Rural Site Visits Project Update – November 2018

Iixsatimutilh – “We Are Medicine For Each Other.” Dr. Jeanette Boyd captured this photo of a community white board with positive messages of support written by Bella Coola residents

Over the past two months, RCCbc’s Rural Site Visits team traveled to several BC rural communities to engage with healthcare stakeholders. Participants were given the opportunity to identify the local and/or regional issues of greatest concern, and to show off their latest innovations.

Dawson Creek – Kicking off the fall season of site visits, Dr. Stu Johnston, Dr. Janice Routledge, and RCCbc staff Gemma McEachern met with mayor and council, physicians, nurses, and health administrators. The community is very vested in the sustainability of their health care services, and we appreciated them sharing their stories and passion with us.

Bella Coola – At the end of October, in perfect time to view the changing leaves, Dr. Jeanette Boyd and RCCbc staff Ashley Medwid visited the beautiful community of Bella Coola. They were accompanied by guests, Ms. Terrie Crawford and Dr. Jel Coward from the Rural and Remote Division of Family Practice. The community was extremely welcoming and made the small trip a huge success.

Lillooet – After a beautiful drive through Whistler and Pemberton going up and over the Duffy Lake road (with ice and snow), Dr. Stuart Johnston and RCCbc staff Kim Williams arrived in Lillooet to meet with physicians, the hospital administrator, a First Nations representative and the Mayor. This community is unique in that it has the smallest active surgical program in BC under Dr. Nancy Humber, and is also the focus for seven First Nations communities.

The team experienced a warm welcome from all of the Health Care Partners and came away with some great perspectives on the health care issues in Lillooet.

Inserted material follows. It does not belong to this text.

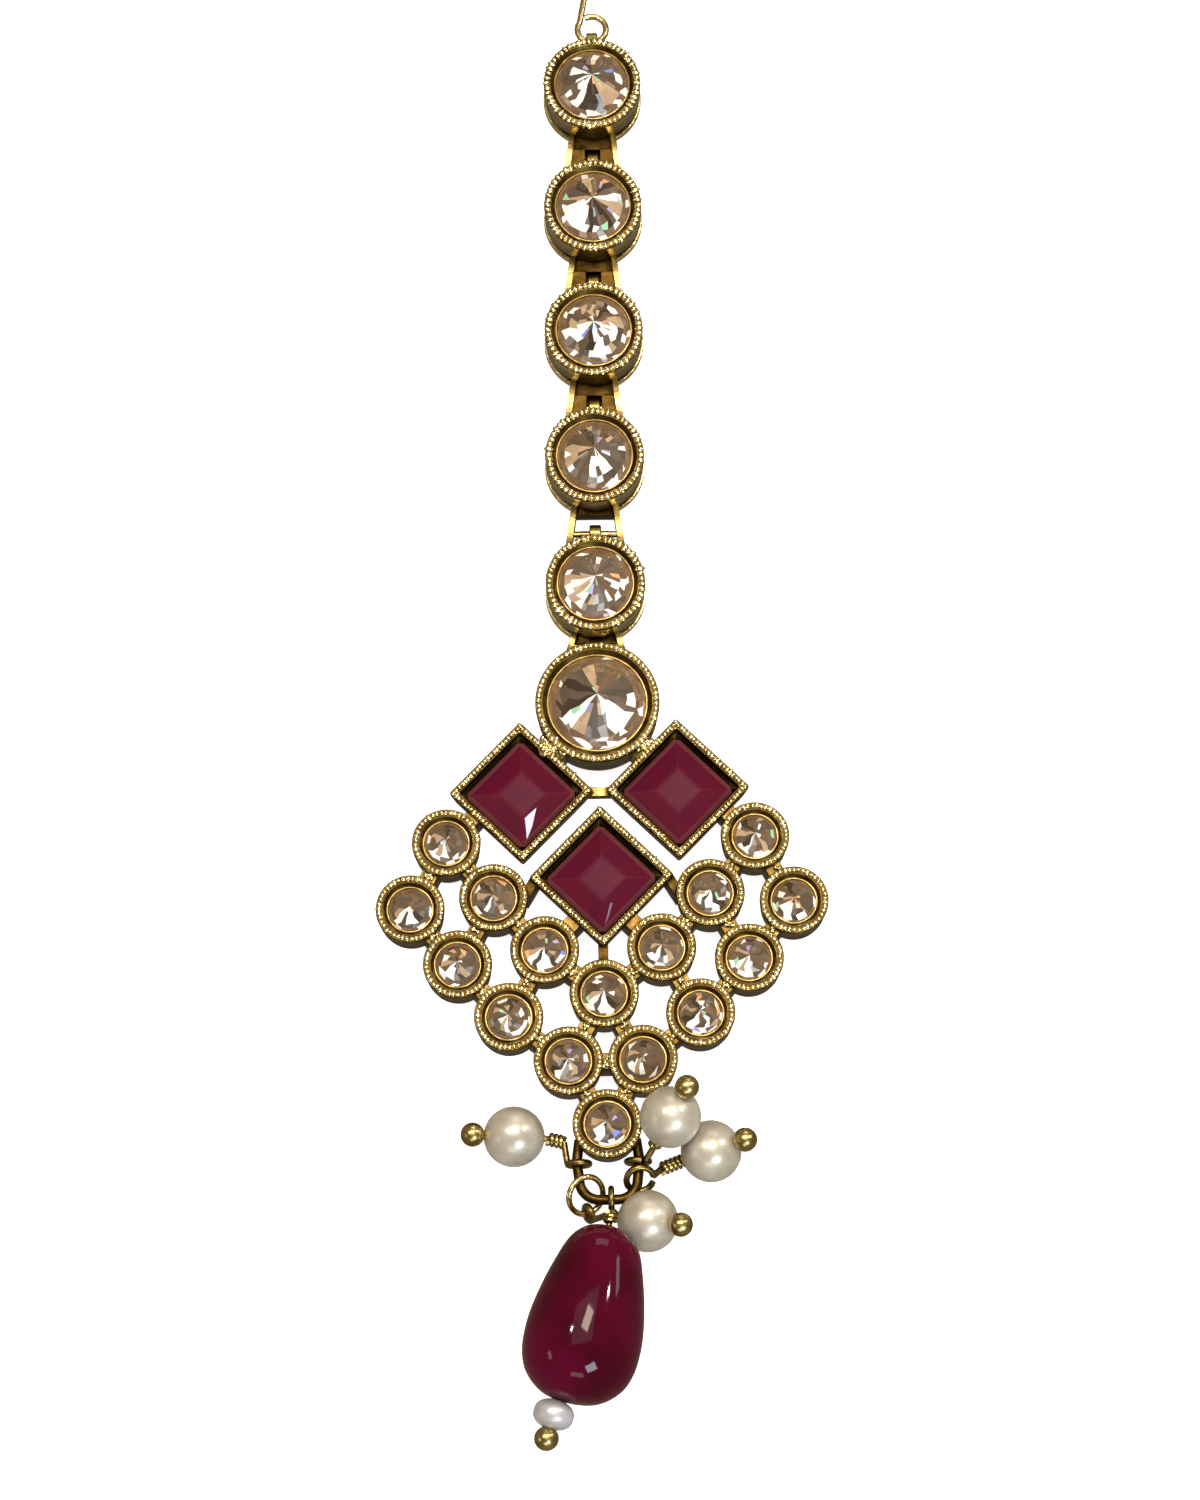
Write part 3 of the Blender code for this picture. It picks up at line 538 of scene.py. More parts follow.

The trip to Quesnel took more time than planned, due to stormy, snowy conditions. Winter travel can be hazardous which is why it’s important to have rural healthcare as close to home as possible.

Quesnel – Dr. Terri Aldred and RCCbc staff Erika Belanger had the pleasure of meeting some local Indigenous elders and received a tour of the Native Friendship Centre. They learned that the elders get together and cook meals for the entire community every month to help feed those that face hunger. These elders do amazing work for the Quesnel community.

View a map of all the BC rural communities we’ve visited and/or are planning to engage with

Visits completed

To date, RCCbc has visited 29 communities and held 105 meetings with the Community Health Partners throughout the province.

What is the Rural Site Visits Project?

The Joint Standing Committee on Rural Issues (JSC) has tasked the Rural Coordination Center of BC (RCCbc) with visiting every community that is a beneficiary of the Rural Subsidiary Agreement (RSA) between 2017 and 2020. The objective of these visits is to connect with rural practices to hear what their context of practice is (what are the local innovations, successes and challenges) and feeding this information back to the JSC to better support feedback between rural practitioners, the rural programs, and rural health policy development.